Below is a block of records. Copy every line in it that contains the word "bending".

EXCERPTED DATA:

— BEGIN —

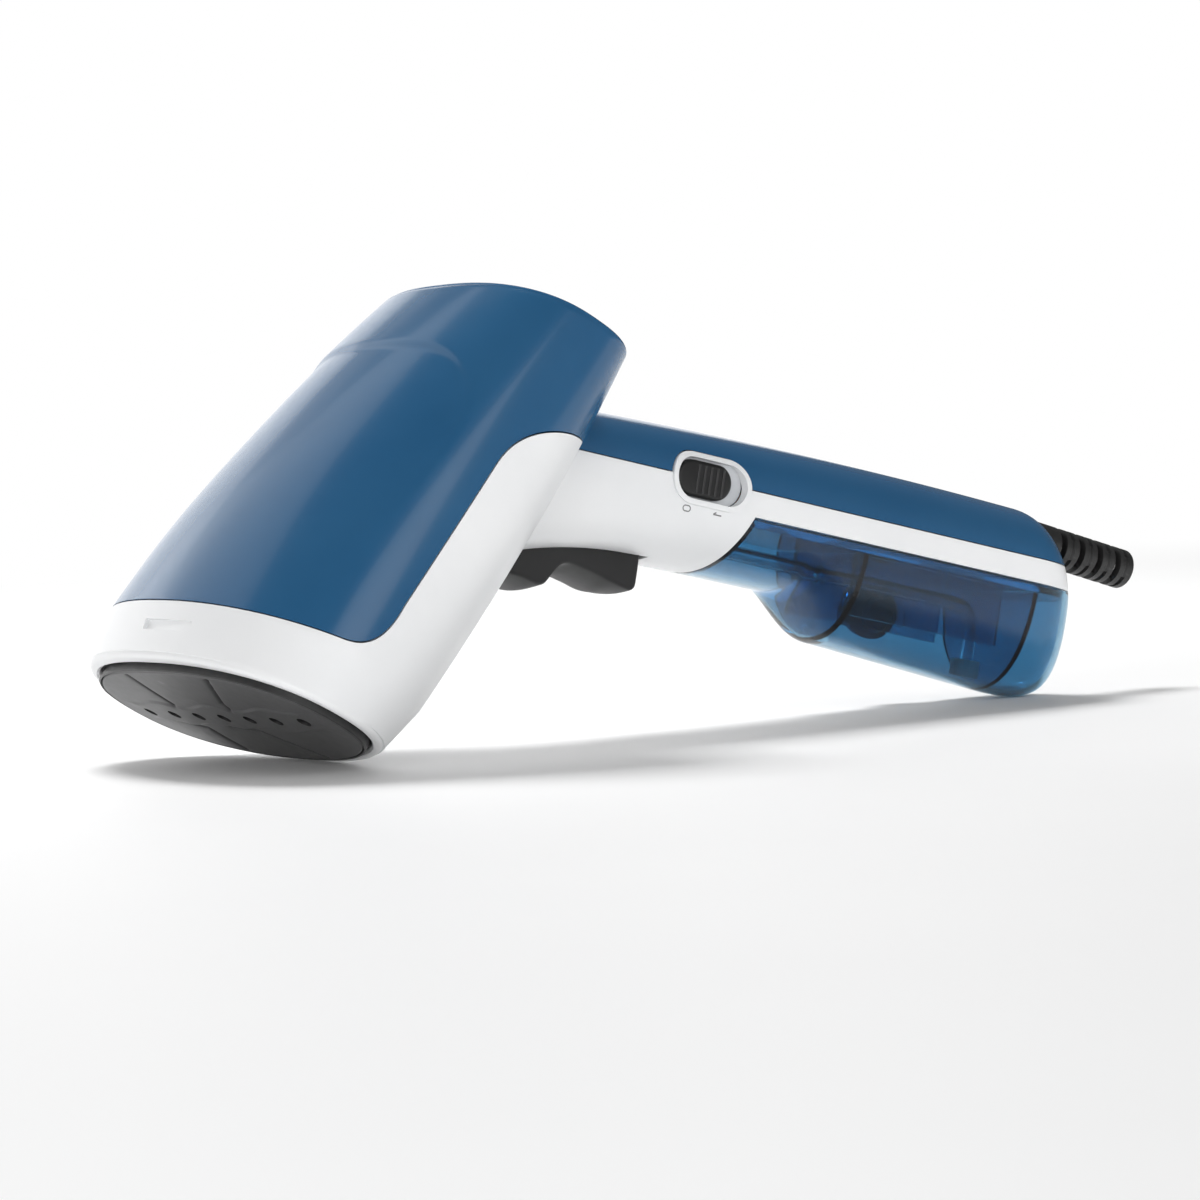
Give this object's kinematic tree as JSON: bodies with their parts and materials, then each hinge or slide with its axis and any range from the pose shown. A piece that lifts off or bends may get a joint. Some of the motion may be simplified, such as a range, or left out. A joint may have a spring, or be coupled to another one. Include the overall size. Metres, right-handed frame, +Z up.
{
  "type": "handheld garment steamer",
  "caption": "Handheld garment steamer: oval steam head with a drilled soleplate, handle with slide switch and trigger, pull-off water tank under the handle.",
  "frame": {"origin": "middle of the underside of the bounding box, on the surface the steamer lies on", "axes": "+X along the surface from the head towards the cord end, +Y to the far side, away from the slide switch, +Z up"},
  "size_m": [0.3116, 0.1064, 0.1146],
  "materials": {
    "blue_plastic": "moulded, glossy, deep blue",
    "white_plastic": "moulded, satin gloss, cool white",
    "sole_coating": "dark grey non-stick coating, satin",
    "ring_plastic": "heat-proof black plastic, satin",
    "trigger_plastic": "black plastic, fine texture",
    "black_plastic": "black plastic, satin",
    "relief_rubber": "black flexible rubber",
    "grey_plastic": "light grey plastic",
    "dark_plastic": "dark engineering plastic",
    "tank_plastic": "clear blue tinted plastic, glossy",
    "clear_tube": "clear silicone tube",
    "cast_aluminium": "die cast, unpolished",
    "steel": "plain steel",
    "silicone": "brick red silicone rubber",
    "board_laminate": "green solder mask on laminate"
  },
  "bodies": {
    "root": {"head_top_shell": "blue_plastic", "handle_cover": "blue_plastic", "head_lower_shell": "white_plastic", "handle_body": "white_plastic", "soleplate": "sole_coating", "soleplate_ring": "ring_plastic", "trigger_switch": "black_plastic", "thermostat": "black_plastic", "strain_relief": "relief_rubber", "switch_plate": "grey_plastic", "terminal_block": "grey_plastic", "tank_coupling": "grey_plastic", "thermal_fuse": "grey_plastic", "head_chassis": "dark_plastic", "pump": "dark_plastic", "pump_driver": "dark_plastic", "switch_body": "dark_plastic", "relief_clamp": "dark_plastic", "boiler_hose": "clear_tube", "tank_hose": "clear_tube", "boiler_body": "cast_aluminium", "boiler_cover": "cast_aluminium", "standoff_1": "cast_aluminium", "standoff_2": "cast_aluminium", "heating_element": "steel", "boiler_screw_1": "steel", "boiler_screw_2": "steel", "chassis_screw_1": "steel", "chassis_screw_2": "steel", "neck_screw_1": "steel", "neck_screw_2": "steel", "cover_screw_1": "steel", "cover_screw_2": "steel", "clamp_screw_1": "steel", "clamp_screw_2": "steel", "trigger_pin": "steel", "trigger_spring": "steel", "boiler_gasket": "silicone", "pump_mount_1": "silicone", "pump_mount_2": "silicone", "coupling_seal": "silicone", "heater_lead_1": "silicone", "heater_lead_2": "silicone", "circuit_board": "board_laminate"},
    "trigger": {"trigger": "trigger_plastic"},
    "slider": {"switch_slider": "black_plastic"},
    "tank": {"water_tank": "tank_plastic", "tank_lid": "tank_plastic", "pickup_tube": "clear_tube", "pickup_filter": "grey_plastic"},
    "plug": {"filler_plug": "blue_plastic"}
  },
  "joints": [
    {"name": "trigger_pull", "type": "hinge", "parent": "root", "child": "trigger", "pos_m": [-0.04703, 0, 0.05528], "axis": [0, -1, 0], "range_deg": [0, 5.5], "stiffness_Nm_per_rad": 0.3, "springref_deg": -4.58, "deforming": ["trigger_spring"]},
    {"name": "switch_slide", "type": "slide", "parent": "root", "child": "slider", "axis": [0.9744, 0, -0.2248], "range_m": [0, 0.0044]},
    {"name": "tank_slide", "type": "slide", "parent": "root", "child": "tank", "axis": [0.9744, 0, -0.2248], "range_m": [0, 0.11]},
    {"name": "filler_plug_pull", "type": "slide", "parent": "tank", "child": "plug", "axis": [0, 1, 0], "range_m": [0, 0.012]}
  ]
}
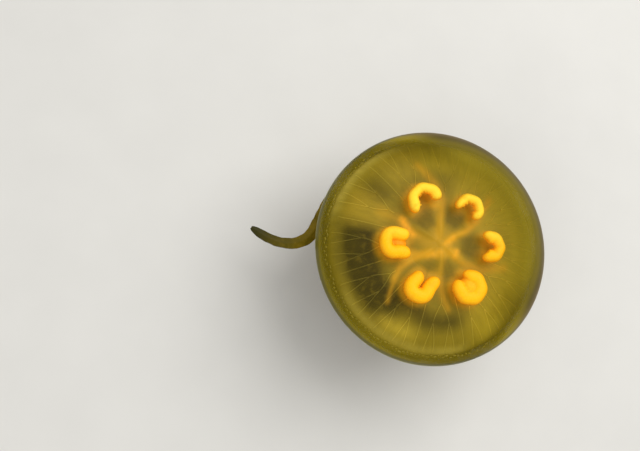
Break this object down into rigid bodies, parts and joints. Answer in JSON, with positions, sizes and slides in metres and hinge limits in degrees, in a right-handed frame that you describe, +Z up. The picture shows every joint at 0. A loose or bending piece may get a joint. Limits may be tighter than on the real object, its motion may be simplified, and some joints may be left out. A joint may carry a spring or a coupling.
{
  "type": "jellyfish",
  "caption": "Life-size moon jelly with a clear dome bell, golden horseshoe gonads, frilled oral arms and a fringe of fine tentacles, on a plain stand.",
  "frame": {"origin": "centre of the stand base's underside, on the bell's axis", "axes": "+Z up through the top of the bell, -X the way the long oral arm streams out past the rim, +Y at right angles to both"},
  "size_m": [0.2498, 0.2, 0.158],
  "materials": {
    "jelly": "wet, satin, translucent olive gold",
    "gonad": "moist, golden yellow, finely ruffled",
    "arm_flesh": "wet, satin, olive gold, frilled edges",
    "stand_black": "satin black acrylic",
    "stand_steel": "fine brushed stainless steel"
  },
  "bodies": {
    "root": {"bell_crown": "jelly", "bell_flank_1": "jelly", "bell_flank_2": "jelly", "bell_flank_3": "jelly", "bell_flank_4": "jelly", "bell_flank_5": "jelly", "bell_flank_6": "jelly", "lappet_01": "jelly", "lappet_02": "jelly", "lappet_03": "jelly", "lappet_04": "jelly", "lappet_05": "jelly", "lappet_06": "jelly", "lappet_07": "jelly", "lappet_08": "jelly", "lappet_09": "jelly", "lappet_10": "jelly", "lappet_11": "jelly", "lappet_12": "jelly", "stomach_floor": "jelly", "mouth_tube": "arm_flesh", "gonad_1": "gonad", "gonad_2": "gonad", "gonad_3": "gonad", "gonad_4": "gonad", "gonad_5": "gonad", "gonad_6": "gonad", "arm_1_root": "arm_flesh", "arm_1_middle": "arm_flesh", "arm_1_tip": "arm_flesh", "arm_2_root": "arm_flesh", "arm_2_middle": "arm_flesh", "arm_2_tip": "arm_flesh", "arm_3_root": "arm_flesh", "arm_3_middle": "arm_flesh", "arm_3_tip": "arm_flesh", "arm_4_root": "arm_flesh", "arm_4_middle": "arm_flesh", "arm_4_tip": "arm_flesh", "arm_5_root": "arm_flesh", "arm_5_middle": "arm_flesh", "arm_5_tip": "arm_flesh", "arm_6_root": "arm_flesh", "arm_6_middle": "arm_flesh", "arm_6_tip": "arm_flesh", "stand_base": "stand_black", "stand_foot_1": "stand_steel", "stand_rod_1": "stand_steel", "stand_saddle_1": "stand_steel", "stand_foot_2": "stand_steel", "stand_rod_2": "stand_steel", "stand_saddle_2": "stand_steel"}
  },
  "joints": []
}
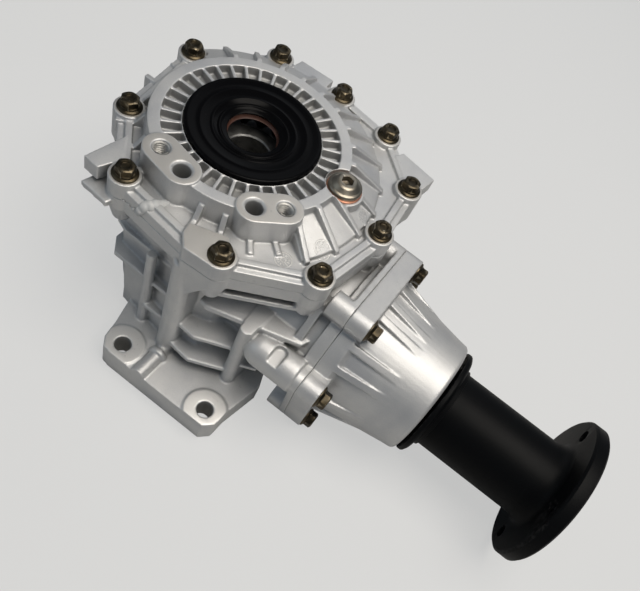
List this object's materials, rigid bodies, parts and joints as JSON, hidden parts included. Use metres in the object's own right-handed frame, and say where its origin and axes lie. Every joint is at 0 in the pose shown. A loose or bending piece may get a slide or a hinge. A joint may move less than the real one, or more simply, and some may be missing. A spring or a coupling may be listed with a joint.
{
  "type": "transfer case",
  "caption": "Right-angle transfer case: hollow vertical input shaft with ring gear drives an offset pinion and long companion flange, in a ribbed cast housing with bolted cover.",
  "frame": {"origin": "on the input shaft axis, at the gearbox mating face", "axes": "+Z along the input axis from the mating face to the end cover, +X along the output axis to the companion flange, -Y to the mounting foot"},
  "size_m": [0.4313, 0.2447, 0.1765],
  "materials": {
    "cast_alloy": "silver paint over a die-cast surface",
    "black_paint": "gloss black",
    "black_satin": "satin black",
    "bolt_steel": "dark olive zinc",
    "plug_steel": "bronze-grey plated",
    "copper": "bare copper",
    "seal_rubber": "brown rubber",
    "bearing_steel": "ground steel",
    "gear_steel": "machined steel"
  },
  "bodies": {
    "case": {"bearing_preload_shim": "bearing_steel", "cover_bolts": "bolt_steel", "drain_plug": "plug_steel", "drain_plug_washer": "copper", "dust_shield": "black_paint", "end_cover": "cast_alloy", "fill_plug": "plug_steel", "fill_plug_washer": "copper", "half_shaft_seal": "seal_rubber", "input_seal": "seal_rubber", "locating_dowels": "bearing_steel", "lower_bearing_cup": "bearing_steel", "main_housing": "cast_alloy", "pinion_depth_shim": "bearing_steel", "pinion_head_bearing_cup": "bearing_steel", "pinion_housing": "cast_alloy", "pinion_housing_bolts": "bolt_steel", "pinion_housing_o_ring": "seal_rubber", "pinion_seal": "seal_rubber", "pinion_tail_bearing_cup": "bearing_steel", "upper_bearing_cup": "bearing_steel"},
    "input_rotor": {"input_shaft": "gear_steel", "ring_gear": "gear_steel", "ring_gear_bolts": "bolt_steel", "lower_bearing_cone": "bearing_steel", "lower_bearing_rollers": "bearing_steel", "upper_bearing_cone": "bearing_steel", "upper_bearing_rollers": "bearing_steel"},
    "output_rotor": {"drive_pinion": "gear_steel", "crush_spacer": "bearing_steel", "companion_flange": "black_satin", "flange_dust_ring": "black_satin", "pinion_nut": "bolt_steel", "pinion_head_bearing_cone": "bearing_steel", "pinion_head_bearing_rollers": "bearing_steel", "pinion_tail_bearing_cone": "bearing_steel", "pinion_tail_bearing_rollers": "bearing_steel"}
  },
  "joints": [
    {"name": "input_shaft_spin", "type": "hinge", "parent": "case", "child": "input_rotor", "pos_m": [0, 0, 0], "axis": [0, 0, 1], "continuous": true},
    {"name": "output_spin", "type": "hinge", "parent": "case", "child": "output_rotor", "pos_m": [0, -0.014, 0.066], "axis": [1, 0, 0], "continuous": true}
  ],
  "couplings": [
    {"joint": "output_spin", "follows": "input_shaft_spin", "ratio": -2.6}
  ]
}
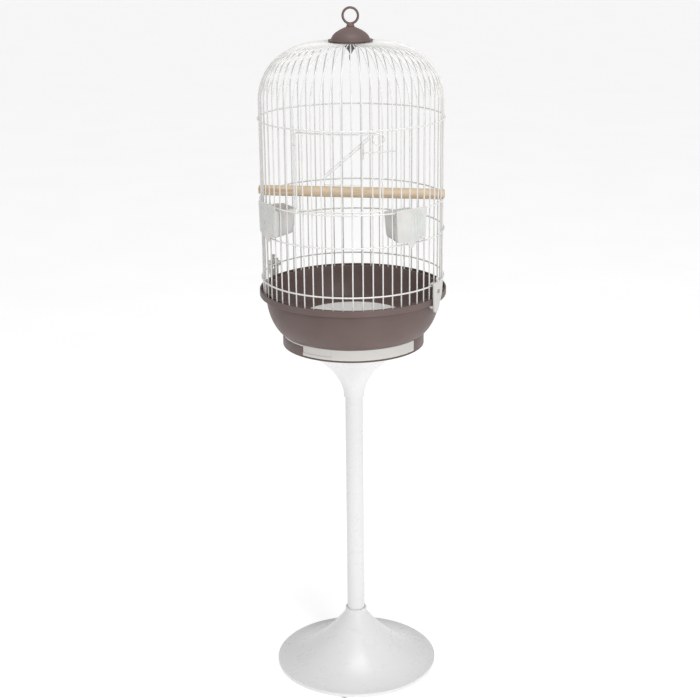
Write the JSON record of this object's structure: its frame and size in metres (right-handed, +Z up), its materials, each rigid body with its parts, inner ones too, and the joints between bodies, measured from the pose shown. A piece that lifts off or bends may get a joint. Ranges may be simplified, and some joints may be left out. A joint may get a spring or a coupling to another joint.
{
  "type": "bird cage on stand",
  "caption": "Round domed wire bird cage with a front door, feeder cups, a wooden perch and a tray with a pull-out drawer, on a tall pedestal with a round trumpet base.",
  "frame": {"origin": "on the floor, under the middle of the stand", "axes": "+Z up along the stand; the cage door faces -Y; +X is to the right of someone facing the door"},
  "size_m": [0.3328, 0.3326, 1.2364],
  "materials": {
    "white_wire": "white powder coat, satin",
    "taupe_plastic": "moulded, satin, brown-grey",
    "white_plastic": "moulded, satin",
    "stand_plastic": "white, smooth, half gloss",
    "cup_plastic": "milky white, smooth",
    "black_plastic": "moulded, satin",
    "perch_wood": "plain turned softwood",
    "hook_steel": "zinc plated wire",
    "ballast": "raw, hidden inside the base",
    "foot_rubber": "matt"
  },
  "bodies": {
    "stand": {"stand_flare": "stand_plastic", "stand_tube": "stand_plastic", "base_cover": "stand_plastic", "base_ballast": "ballast", "foot_1": "foot_rubber", "foot_2": "foot_rubber", "foot_3": "foot_rubber", "foot_4": "foot_rubber", "foot_5": "foot_rubber"},
    "cage": {"tray": "taupe_plastic", "sill_front": "white_wire", "dome_front": "white_wire", "wall_right_front": "white_wire", "dome_right_front": "white_wire", "sill_right_cup": "white_wire", "wall_right_cup": "white_wire", "dome_right_cup": "white_wire", "wall_right": "white_wire", "dome_right": "white_wire", "wall_right_back": "white_wire", "dome_right_back": "white_wire", "wall_back_right": "white_wire", "dome_back_right": "white_wire", "wall_back": "white_wire", "dome_back": "white_wire", "wall_back_left": "white_wire", "dome_back_left": "white_wire", "wall_left_back": "white_wire", "dome_left_back": "white_wire", "wall_left": "white_wire", "dome_left": "white_wire", "sill_left_cup": "white_wire", "wall_left_cup": "white_wire", "dome_left_cup": "white_wire", "wall_left_front": "white_wire", "dome_left_front": "white_wire", "crown_1": "white_wire", "crown_2": "white_wire", "crown_3": "white_wire", "crown_4": "white_wire", "crown_5": "white_wire", "crown_6": "white_wire", "perch": "perch_wood", "hub_plate": "white_wire", "dome_cap": "taupe_plastic"},
    "door": {"front_door": "white_wire", "door_brace": "white_wire", "door_loop": "white_wire"},
    "latch": {"door_latch": "white_plastic"},
    "cup_right": {"feeder_cup_right": "cup_plastic"},
    "cup_left": {"feeder_cup_left": "cup_plastic"},
    "ring": {"hanging_ring": "taupe_plastic", "cap_cone": "black_plastic", "swing_hook": "hook_steel"},
    "grid": {"floor_grid": "white_plastic"},
    "drawer": {"drawer": "white_plastic"},
    "clip_right": {"clip_right": "white_plastic"},
    "clip_left": {"clip_left": "white_plastic"}
  },
  "joints": [
    {"name": "cage_lift", "type": "slide", "parent": "stand", "child": "cage", "axis": [0, 0, 1], "range_m": [0, 0.2]},
    {"name": "door_hinge", "type": "hinge", "parent": "cage", "child": "door", "pos_m": [-0.07448, -0.14048, 0.98], "axis": [0, 0, -1], "range_deg": [0, 110]},
    {"name": "latch_turn", "type": "hinge", "parent": "door", "child": "latch", "pos_m": [0.04254, -0.1532, 1.016], "axis": [0, 0, -1], "range_deg": [0, 95]},
    {"name": "cup_right_slide", "type": "slide", "parent": "cage", "child": "cup_right", "axis": [0.726, -0.6877, 0], "range_m": [0, 0.06]},
    {"name": "cup_left_slide", "type": "slide", "parent": "cage", "child": "cup_left", "axis": [-0.7961, -0.6052, 0], "range_m": [0, 0.06]},
    {"name": "ring_swivel", "type": "hinge", "parent": "cage", "child": "ring", "pos_m": [0, 0, 1.19], "axis": [0, 0, 1], "continuous": true},
    {"name": "grid_lift", "type": "slide", "parent": "cage", "child": "grid", "axis": [0, 0, 1], "range_m": [0, 0.03]},
    {"name": "drawer_slide", "type": "slide", "parent": "cage", "child": "drawer", "axis": [0.2675, -0.9635, 0], "range_m": [0, 0.16]},
    {"name": "clip_right_hinge", "type": "hinge", "parent": "cage", "child": "clip_right", "pos_m": [0.14994, -0.05974, 0.77], "axis": [-0.3701, -0.929, 0], "range_deg": [0, 40]},
    {"name": "clip_left_hinge", "type": "hinge", "parent": "cage", "child": "clip_left", "pos_m": [-0.14994, 0.05974, 0.77], "axis": [0.3701, 0.929, 0], "range_deg": [0, 40]}
  ]
}
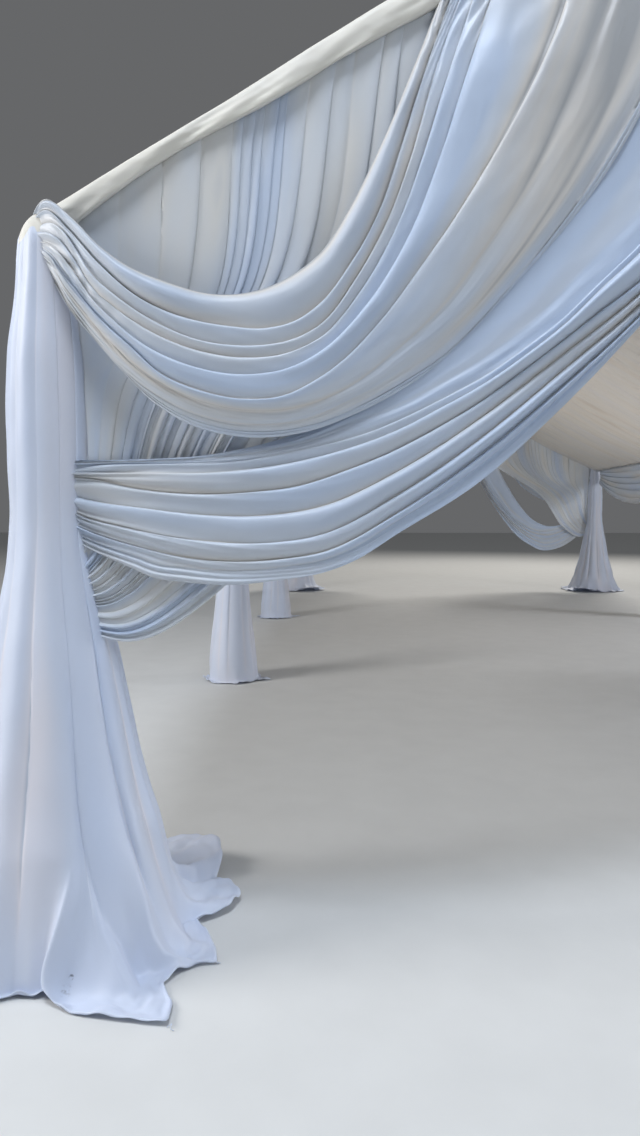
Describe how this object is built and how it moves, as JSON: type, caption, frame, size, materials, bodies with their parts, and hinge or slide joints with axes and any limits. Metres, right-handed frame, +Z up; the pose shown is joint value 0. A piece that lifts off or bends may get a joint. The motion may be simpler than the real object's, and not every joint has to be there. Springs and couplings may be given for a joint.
{
  "type": "draped gable event canopy",
  "caption": "Open-sided event canopy: a metal frame with a gable roof, fabric-wrapped legs that pool on the floor, layered swags in the gables and shallow swags along the sides",
  "frame": {"origin": "on the floor, under the middle of the canopy", "axes": "X runs across the canopy, Y runs along the ridge from the front gable at -Y to the rear gable at +Y, Z is up"},
  "size_m": [7.36, 14.9398, 4.2941],
  "materials": {
    "frame_metal": "plain mill-finish aluminium tube, covered by fabric nearly everywhere",
    "drape_fabric": "white polyester drape with a soft satin sheen, in close hanging folds",
    "roof_fabric": "white translucent roof cloth, taut over the rafters",
    "liner_fabric": "off-white gathered liner cloth under the roof"
  },
  "bodies": {
    "root": {"post_left_1": "frame_metal", "post_left_2": "frame_metal", "post_left_3": "frame_metal", "post_left_4": "frame_metal", "post_right_1": "frame_metal", "post_right_2": "frame_metal", "post_right_3": "frame_metal", "post_right_4": "frame_metal", "leg_drape_left_1": "drape_fabric", "leg_drape_left_2": "drape_fabric", "leg_drape_left_3": "drape_fabric", "leg_drape_left_4": "drape_fabric", "leg_drape_right_1": "drape_fabric", "leg_drape_right_2": "drape_fabric", "leg_drape_right_3": "drape_fabric", "leg_drape_right_4": "drape_fabric", "eave_beam_left": "frame_metal", "eave_beam_right": "frame_metal", "ridge_beam": "frame_metal", "rafter_left_1": "frame_metal", "rafter_left_2": "frame_metal", "rafter_left_3": "frame_metal", "rafter_left_4": "frame_metal", "rafter_right_1": "frame_metal", "rafter_right_2": "frame_metal", "rafter_right_3": "frame_metal", "rafter_right_4": "frame_metal", "roof_left": "roof_fabric", "roof_right": "roof_fabric", "ceiling_liner_left": "liner_fabric", "ceiling_liner_right": "liner_fabric", "front_left_curtain": "drape_fabric", "front_left_upper_swag": "drape_fabric", "front_left_lower_swag": "drape_fabric", "front_right_curtain": "drape_fabric", "front_right_upper_swag": "drape_fabric", "front_right_lower_swag": "drape_fabric", "rear_left_curtain": "drape_fabric", "rear_left_upper_swag": "drape_fabric", "rear_left_lower_swag": "drape_fabric", "rear_right_curtain": "drape_fabric", "rear_right_upper_swag": "drape_fabric", "rear_right_lower_swag": "drape_fabric", "side_swag_left_1": "drape_fabric", "side_swag_left_2": "drape_fabric", "side_swag_left_3": "drape_fabric", "side_swag_right_1": "drape_fabric", "side_swag_right_2": "drape_fabric", "side_swag_right_3": "drape_fabric"}
  },
  "joints": []
}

— END —

SOLUTION:
Break this object down into rigid bodies, parts and joints. Answer in JSON, with positions, sizes and slides in metres and hinge limits in degrees, in a right-handed frame that you describe, +Z up. The picture shows every joint at 0. A loose or bending piece may get a joint. Limits may be tighter than on the real object, its motion may be simplified, and some joints may be left out. A joint may carry a spring or a coupling.
List this object's materials, rigid bodies, parts and joints as JSON, hidden parts included. Use metres in the object's own right-handed frame, and say where its origin and axes lie. Every joint is at 0 in the pose shown. A loose or bending piece may get a slide or a hinge. A joint may move less than the real one, or more simply, and some may be missing. A spring or a coupling may be listed with a joint.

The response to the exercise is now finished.